Com estilo sem estilo dos bons contistas de história policial, aprendo a relatar, aprendo a denunciar. Eu denuncio a pureza do mundo. Denuncio as trevas em que vivemos, trevas de ambições e desejos que se reviram como cobras empilhadas. Desço fundo no meu retiro espiritual. E por estranho que pareça será do fundo de meu abismo que renascerei com um rosto calmo, quem sabe se até mesmo com a leve força de um sorriso.
Minha cama é dura , as histórias são duras, minha luta é dura, as histórias que vivi são duras. Aceito o desafio. Mas estou no momento sem muita força. Eu quereria poder escrever sobre pedras e não sobre homens. Quero a seca engenharia dos guindastes. Quero este ruído dos britadores que riem alto na luta.
Li hoje histórias de homens que não podem mais resistir – e eu hei de resistir? A tentação do pior é grande e, para não sucumbir a ela, apago-me, apago a chama de minha vida pequena. Reduzo-me a quase zero. Só me resta o ritmo respiratório leve.
E é este ritmo respiratório, que, bem sei, me levará a me levantar desta cama e de novo desejar. Desejar o quê?
Desejar apenas que esse ritmo respiratório tão leve perdure um pouco mais. Para eu poder beijar uma criança. Tudo tem que ser bem de leve para eu não me assustar e não assustar os que amo. Pedem-me pouco, pedem-me quase nada. O terrível é que eu tenho muito para dar e tenho que engolir esse muito e ainda por cima dizer como delicadeza: obrigada por receberem de mim um pouquinho de mim.

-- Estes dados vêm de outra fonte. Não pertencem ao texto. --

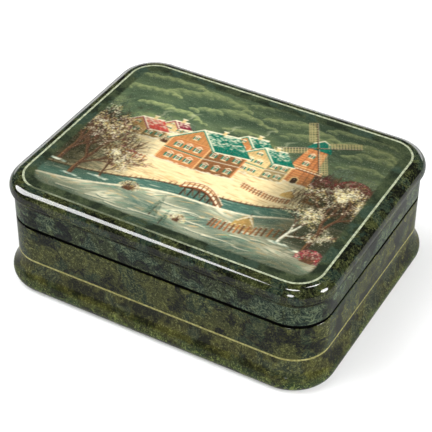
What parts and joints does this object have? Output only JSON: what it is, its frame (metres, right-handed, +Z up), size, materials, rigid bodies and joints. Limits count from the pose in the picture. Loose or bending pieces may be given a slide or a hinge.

Acho que tenho dito. Resta-me me levantar dessa falsa cama de enfermo e começar ainda desajeitadamente a lutar. Tudo isso que eu escrevi, agora, é pra mim mesmo, não é para ninguém mais. Sou dura na queda. Adeus.
Clarice Lispector, texto não datado. Fonte: Museu de Literatura da Fundação Casa de Rui Barbosa. Publicado como pós escrito no livro de ensaio “Línguas de Fogo”, Claire Varin, São Paulo: Limiar, 2002.